15. The system of claim 14, wherein the keyboard further comprises a second key displayed at a second location on the touch interface, and wherein the touch event engine is further configured to receive an indication of a second touch event detected by the touch interface that originates at the second location.

16. The system of claim 15, wherein the device controller is further configured to instruct the network interface to transmit a second command to the second computing system in response to receiving the indication of the second touch event, wherein the second command comprises an instruction to replace the modified version of the first character with a second modified version of the first character, and wherein the second modified version of the first character is associated with a third sound that is different than the first sound and the second sound.

17. The system of claim 14, wherein the network interface is configured to transmit the command to the second computing device via a wireless network.

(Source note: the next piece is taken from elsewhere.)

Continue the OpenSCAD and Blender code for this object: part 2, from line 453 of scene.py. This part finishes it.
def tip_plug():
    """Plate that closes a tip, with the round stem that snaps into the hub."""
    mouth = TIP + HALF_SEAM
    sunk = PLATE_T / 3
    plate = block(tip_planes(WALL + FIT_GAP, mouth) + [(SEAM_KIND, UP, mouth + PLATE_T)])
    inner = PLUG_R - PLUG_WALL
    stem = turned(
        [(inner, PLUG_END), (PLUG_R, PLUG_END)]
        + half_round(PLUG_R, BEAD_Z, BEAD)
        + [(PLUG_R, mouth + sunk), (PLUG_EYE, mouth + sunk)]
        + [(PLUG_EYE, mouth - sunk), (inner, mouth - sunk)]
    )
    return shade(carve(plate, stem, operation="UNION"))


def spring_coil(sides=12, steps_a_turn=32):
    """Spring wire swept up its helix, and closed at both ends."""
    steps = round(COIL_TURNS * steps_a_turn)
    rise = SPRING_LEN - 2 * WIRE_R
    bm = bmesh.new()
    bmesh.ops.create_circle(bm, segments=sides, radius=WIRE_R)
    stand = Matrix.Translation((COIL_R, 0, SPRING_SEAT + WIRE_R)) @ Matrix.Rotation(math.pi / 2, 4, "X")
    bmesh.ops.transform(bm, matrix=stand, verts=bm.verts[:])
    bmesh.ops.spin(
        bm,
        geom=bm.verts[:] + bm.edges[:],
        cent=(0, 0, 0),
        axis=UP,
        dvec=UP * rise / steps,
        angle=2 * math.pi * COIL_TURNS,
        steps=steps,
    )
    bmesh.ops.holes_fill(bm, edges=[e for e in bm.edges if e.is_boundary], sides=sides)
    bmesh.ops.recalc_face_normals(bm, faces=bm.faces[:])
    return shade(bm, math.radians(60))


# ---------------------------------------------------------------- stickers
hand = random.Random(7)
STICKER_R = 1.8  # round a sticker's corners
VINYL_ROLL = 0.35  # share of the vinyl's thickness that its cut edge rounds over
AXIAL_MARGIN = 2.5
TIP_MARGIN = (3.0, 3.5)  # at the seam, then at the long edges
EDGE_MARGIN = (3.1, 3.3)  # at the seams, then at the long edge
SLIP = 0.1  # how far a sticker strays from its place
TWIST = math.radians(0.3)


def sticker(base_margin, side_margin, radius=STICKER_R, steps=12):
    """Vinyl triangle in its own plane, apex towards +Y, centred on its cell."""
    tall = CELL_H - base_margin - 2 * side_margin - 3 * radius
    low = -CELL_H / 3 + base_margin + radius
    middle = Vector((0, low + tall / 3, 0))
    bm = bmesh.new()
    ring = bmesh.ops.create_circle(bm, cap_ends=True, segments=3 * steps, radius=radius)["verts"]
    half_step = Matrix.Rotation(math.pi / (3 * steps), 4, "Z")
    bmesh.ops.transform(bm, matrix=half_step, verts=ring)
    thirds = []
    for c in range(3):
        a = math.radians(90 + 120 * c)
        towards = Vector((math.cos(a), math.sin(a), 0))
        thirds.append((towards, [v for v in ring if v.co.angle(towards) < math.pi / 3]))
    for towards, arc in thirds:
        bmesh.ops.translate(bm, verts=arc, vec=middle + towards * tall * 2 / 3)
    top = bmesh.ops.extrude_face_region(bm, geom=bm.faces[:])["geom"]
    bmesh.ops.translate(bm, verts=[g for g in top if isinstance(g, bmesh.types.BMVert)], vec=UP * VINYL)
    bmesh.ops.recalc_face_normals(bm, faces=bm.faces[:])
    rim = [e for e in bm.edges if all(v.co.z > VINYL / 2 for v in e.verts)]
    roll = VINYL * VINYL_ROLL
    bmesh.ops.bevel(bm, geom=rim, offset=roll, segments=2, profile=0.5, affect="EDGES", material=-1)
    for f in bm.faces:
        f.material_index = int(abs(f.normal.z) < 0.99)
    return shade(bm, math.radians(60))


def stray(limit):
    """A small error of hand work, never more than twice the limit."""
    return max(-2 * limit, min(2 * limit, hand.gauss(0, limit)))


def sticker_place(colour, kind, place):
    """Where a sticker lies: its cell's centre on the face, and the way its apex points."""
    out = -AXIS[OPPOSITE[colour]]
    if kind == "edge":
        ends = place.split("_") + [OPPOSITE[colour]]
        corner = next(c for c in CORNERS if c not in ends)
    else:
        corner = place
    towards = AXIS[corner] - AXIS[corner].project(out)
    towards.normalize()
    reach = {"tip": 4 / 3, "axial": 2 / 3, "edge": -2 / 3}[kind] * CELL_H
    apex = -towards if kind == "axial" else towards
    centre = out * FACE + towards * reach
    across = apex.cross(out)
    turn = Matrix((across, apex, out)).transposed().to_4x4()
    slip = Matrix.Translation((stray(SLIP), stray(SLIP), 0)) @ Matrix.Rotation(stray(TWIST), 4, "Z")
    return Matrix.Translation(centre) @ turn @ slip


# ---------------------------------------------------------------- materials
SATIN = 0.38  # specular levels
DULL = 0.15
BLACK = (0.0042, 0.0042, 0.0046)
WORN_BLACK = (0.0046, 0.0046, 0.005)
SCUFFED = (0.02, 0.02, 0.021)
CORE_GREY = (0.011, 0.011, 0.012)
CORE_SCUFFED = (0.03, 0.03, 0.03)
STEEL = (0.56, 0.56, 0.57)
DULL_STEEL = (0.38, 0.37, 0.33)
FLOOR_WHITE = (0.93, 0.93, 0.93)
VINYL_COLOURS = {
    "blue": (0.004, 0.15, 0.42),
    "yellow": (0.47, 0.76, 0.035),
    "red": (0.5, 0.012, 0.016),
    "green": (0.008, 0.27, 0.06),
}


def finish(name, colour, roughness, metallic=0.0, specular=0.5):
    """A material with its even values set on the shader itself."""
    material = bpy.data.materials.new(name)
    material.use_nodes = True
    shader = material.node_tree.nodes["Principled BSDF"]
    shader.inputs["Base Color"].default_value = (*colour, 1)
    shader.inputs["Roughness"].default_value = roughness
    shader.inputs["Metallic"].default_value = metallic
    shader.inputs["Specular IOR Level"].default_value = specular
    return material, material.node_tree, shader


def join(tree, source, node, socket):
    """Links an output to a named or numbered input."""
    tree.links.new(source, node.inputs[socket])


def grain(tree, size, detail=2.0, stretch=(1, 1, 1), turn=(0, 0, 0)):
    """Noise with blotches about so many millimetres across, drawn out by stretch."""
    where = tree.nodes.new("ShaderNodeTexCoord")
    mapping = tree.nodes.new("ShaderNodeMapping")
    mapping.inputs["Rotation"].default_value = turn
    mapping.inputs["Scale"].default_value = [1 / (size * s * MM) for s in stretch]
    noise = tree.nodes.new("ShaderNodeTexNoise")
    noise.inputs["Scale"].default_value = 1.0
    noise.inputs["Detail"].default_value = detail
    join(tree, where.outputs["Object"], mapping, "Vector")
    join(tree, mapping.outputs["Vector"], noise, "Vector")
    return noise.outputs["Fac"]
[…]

18. The system of claim 14, wherein the first computing system is further programmed to implement a device locator configured to establish a connection with the second computing system based on a physical proximity of the second computing system to the first computing system.

19. The system of claim 14, wherein the modified version of the first character comprises a marking appended to the first character.

20. The system of claim 14, wherein the first character is a consonant in an Indic language.